▸ Listed entries:
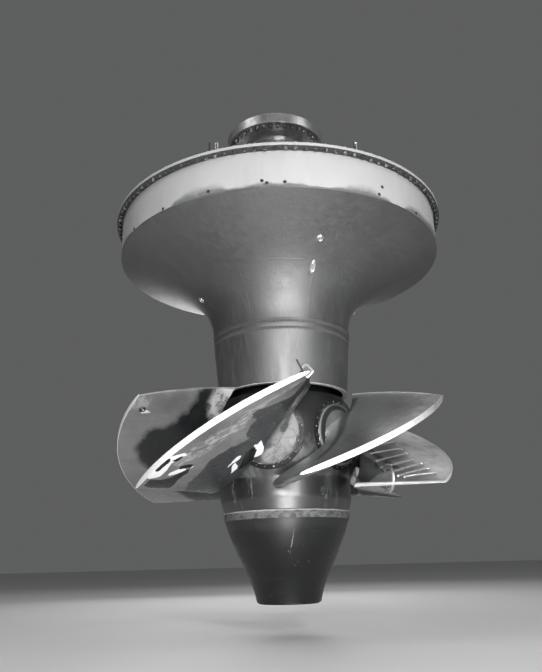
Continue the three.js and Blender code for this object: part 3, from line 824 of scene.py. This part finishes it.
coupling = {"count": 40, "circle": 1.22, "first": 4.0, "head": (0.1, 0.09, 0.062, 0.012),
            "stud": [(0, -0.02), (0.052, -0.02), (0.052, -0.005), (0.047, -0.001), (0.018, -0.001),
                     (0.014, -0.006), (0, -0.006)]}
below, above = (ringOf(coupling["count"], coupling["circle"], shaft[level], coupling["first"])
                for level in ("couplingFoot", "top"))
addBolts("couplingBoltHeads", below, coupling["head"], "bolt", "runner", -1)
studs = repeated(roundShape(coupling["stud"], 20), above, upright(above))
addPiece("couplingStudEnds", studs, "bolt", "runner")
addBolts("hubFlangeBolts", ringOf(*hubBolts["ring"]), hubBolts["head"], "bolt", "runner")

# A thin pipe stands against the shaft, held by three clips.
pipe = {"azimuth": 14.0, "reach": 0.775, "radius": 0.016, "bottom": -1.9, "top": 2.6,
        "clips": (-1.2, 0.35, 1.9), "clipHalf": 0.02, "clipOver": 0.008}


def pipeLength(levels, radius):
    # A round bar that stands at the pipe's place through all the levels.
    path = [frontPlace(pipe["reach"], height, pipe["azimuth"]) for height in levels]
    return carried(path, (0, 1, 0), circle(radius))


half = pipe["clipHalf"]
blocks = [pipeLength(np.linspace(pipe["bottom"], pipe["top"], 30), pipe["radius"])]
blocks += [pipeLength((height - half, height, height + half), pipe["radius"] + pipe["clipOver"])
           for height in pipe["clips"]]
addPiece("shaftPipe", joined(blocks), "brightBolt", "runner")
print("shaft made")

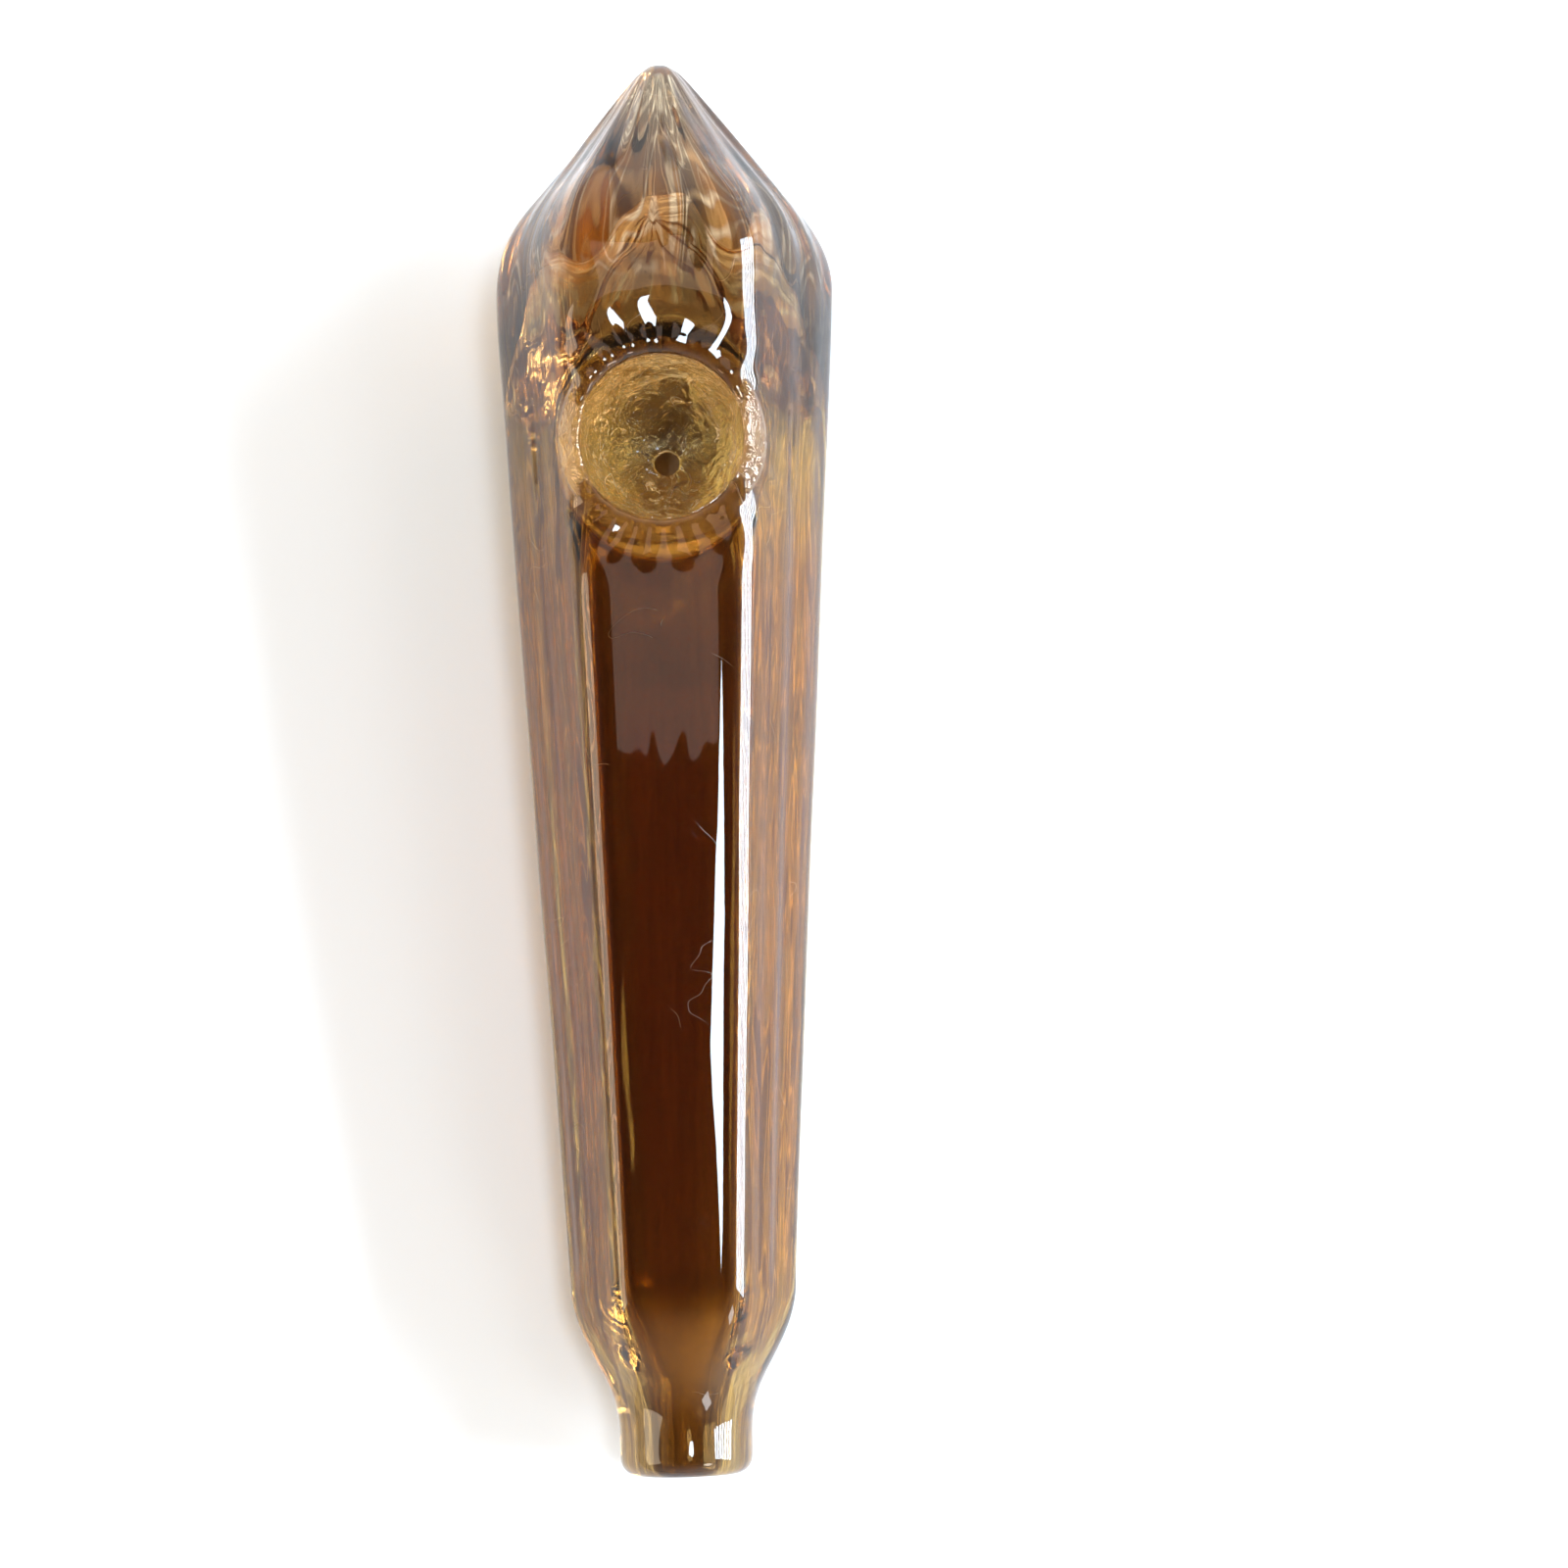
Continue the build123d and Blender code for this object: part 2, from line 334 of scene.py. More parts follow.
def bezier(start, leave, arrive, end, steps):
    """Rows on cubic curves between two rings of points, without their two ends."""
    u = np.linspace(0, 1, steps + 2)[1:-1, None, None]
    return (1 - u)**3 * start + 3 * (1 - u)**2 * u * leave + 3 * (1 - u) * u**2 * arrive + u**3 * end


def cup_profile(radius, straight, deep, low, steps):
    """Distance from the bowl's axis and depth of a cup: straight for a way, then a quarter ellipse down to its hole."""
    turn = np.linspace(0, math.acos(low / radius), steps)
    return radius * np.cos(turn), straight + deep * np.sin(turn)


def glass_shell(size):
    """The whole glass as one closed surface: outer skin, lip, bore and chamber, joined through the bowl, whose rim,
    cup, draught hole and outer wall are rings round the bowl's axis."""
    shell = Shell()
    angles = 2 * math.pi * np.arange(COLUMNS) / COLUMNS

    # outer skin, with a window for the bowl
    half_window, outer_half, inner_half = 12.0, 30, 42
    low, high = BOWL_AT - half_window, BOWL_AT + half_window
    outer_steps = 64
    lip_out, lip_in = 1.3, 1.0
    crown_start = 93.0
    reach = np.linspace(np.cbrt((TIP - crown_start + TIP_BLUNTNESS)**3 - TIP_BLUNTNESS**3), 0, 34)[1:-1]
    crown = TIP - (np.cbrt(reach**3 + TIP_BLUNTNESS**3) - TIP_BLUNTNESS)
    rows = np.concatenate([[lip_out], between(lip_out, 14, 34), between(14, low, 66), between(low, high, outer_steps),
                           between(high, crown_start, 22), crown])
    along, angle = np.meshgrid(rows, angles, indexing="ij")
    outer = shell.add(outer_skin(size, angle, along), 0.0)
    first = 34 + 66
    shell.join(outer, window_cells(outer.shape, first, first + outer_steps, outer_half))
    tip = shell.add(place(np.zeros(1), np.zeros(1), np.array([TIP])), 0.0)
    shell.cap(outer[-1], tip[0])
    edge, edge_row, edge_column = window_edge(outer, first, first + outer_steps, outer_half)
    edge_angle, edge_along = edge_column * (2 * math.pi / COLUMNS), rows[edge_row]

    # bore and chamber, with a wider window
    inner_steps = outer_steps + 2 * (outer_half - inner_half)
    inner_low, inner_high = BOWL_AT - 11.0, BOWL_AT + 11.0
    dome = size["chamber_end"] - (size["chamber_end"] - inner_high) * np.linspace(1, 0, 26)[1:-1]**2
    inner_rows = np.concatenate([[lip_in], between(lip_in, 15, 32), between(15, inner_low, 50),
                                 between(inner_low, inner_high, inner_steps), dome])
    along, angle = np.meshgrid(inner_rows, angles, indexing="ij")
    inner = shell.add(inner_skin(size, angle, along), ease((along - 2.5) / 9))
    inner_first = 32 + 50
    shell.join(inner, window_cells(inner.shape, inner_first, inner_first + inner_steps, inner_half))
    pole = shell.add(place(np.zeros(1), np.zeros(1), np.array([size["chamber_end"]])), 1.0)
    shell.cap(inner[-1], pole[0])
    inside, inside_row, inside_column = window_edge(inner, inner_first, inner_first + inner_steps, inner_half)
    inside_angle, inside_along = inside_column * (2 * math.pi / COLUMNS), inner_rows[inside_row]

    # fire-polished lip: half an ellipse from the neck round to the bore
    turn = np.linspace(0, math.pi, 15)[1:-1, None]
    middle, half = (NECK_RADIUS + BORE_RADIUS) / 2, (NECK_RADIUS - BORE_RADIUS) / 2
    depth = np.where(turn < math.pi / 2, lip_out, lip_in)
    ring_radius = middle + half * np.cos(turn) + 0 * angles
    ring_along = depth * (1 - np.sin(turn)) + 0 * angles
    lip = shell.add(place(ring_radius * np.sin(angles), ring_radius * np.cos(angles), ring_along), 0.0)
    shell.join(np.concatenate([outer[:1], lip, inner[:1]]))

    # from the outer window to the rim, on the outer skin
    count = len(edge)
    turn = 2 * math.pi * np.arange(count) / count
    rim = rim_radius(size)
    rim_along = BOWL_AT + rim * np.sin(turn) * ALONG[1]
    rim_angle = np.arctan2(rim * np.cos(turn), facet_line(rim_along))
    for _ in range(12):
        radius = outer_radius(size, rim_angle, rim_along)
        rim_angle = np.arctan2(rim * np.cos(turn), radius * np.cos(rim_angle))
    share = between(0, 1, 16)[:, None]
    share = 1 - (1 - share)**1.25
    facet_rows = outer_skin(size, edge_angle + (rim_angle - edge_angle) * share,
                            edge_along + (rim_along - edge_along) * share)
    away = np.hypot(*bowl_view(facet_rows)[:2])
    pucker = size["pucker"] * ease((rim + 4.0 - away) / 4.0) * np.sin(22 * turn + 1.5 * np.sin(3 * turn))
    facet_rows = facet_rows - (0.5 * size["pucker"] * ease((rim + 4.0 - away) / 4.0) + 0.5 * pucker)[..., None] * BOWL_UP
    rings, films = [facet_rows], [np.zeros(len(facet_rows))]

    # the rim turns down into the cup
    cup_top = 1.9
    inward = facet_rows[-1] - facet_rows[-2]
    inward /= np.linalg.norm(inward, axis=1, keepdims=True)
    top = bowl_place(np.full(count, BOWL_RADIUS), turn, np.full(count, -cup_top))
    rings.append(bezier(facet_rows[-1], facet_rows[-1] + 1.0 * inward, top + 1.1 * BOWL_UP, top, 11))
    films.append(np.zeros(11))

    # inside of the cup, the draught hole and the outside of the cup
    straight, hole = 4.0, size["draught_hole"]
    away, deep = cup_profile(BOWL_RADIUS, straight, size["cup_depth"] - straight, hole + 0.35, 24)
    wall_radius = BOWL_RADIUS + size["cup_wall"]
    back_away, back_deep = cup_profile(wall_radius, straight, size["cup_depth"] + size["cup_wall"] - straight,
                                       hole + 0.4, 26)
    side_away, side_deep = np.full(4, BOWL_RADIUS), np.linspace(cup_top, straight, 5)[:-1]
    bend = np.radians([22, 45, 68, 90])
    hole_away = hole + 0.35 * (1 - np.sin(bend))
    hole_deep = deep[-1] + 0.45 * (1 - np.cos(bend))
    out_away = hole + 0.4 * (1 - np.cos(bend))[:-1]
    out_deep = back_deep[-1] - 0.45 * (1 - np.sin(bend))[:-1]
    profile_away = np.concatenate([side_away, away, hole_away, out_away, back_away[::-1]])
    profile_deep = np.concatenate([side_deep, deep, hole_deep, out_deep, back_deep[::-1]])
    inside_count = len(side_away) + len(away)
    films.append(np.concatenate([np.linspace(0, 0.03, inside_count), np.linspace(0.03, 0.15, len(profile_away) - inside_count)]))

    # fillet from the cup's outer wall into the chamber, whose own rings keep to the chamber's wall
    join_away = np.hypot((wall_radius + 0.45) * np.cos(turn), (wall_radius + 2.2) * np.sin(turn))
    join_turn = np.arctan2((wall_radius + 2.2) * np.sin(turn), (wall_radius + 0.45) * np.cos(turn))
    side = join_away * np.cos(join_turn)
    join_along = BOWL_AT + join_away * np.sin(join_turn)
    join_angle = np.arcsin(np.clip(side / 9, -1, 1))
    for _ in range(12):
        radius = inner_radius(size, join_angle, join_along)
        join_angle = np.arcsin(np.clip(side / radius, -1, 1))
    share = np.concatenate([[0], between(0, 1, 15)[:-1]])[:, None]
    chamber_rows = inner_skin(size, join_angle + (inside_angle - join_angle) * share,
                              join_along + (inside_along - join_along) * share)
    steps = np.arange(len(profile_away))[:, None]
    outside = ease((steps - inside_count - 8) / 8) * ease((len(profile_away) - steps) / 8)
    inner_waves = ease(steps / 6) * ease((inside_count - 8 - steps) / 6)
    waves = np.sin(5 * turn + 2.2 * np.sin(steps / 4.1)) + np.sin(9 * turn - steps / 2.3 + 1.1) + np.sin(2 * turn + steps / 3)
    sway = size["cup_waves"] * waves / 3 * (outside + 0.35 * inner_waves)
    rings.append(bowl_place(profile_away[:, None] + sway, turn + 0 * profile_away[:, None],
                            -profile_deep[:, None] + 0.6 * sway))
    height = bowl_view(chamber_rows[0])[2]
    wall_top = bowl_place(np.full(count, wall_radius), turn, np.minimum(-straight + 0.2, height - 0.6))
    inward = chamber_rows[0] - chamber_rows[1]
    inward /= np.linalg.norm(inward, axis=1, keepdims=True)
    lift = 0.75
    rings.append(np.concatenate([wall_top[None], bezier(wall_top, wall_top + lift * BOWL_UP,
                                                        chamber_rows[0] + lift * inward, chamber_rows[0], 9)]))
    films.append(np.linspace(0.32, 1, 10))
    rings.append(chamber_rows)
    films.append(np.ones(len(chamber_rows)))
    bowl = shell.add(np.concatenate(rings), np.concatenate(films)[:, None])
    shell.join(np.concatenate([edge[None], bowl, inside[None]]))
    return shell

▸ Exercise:
Of the lines above, extract only those from the line with "Continue the build123d" to the line with "return (1 - u)**3", both included, exactly as written.

▸ Correct response:
Continue the build123d and Blender code for this object: part 2, from line 334 of scene.py. More parts follow.
def bezier(start, leave, arrive, end, steps):
    """Rows on cubic curves between two rings of points, without their two ends."""
    u = np.linspace(0, 1, steps + 2)[1:-1, None, None]
    return (1 - u)**3 * start + 3 * (1 - u)**2 * u * leave + 3 * (1 - u) * u**2 * arrive + u**3 * end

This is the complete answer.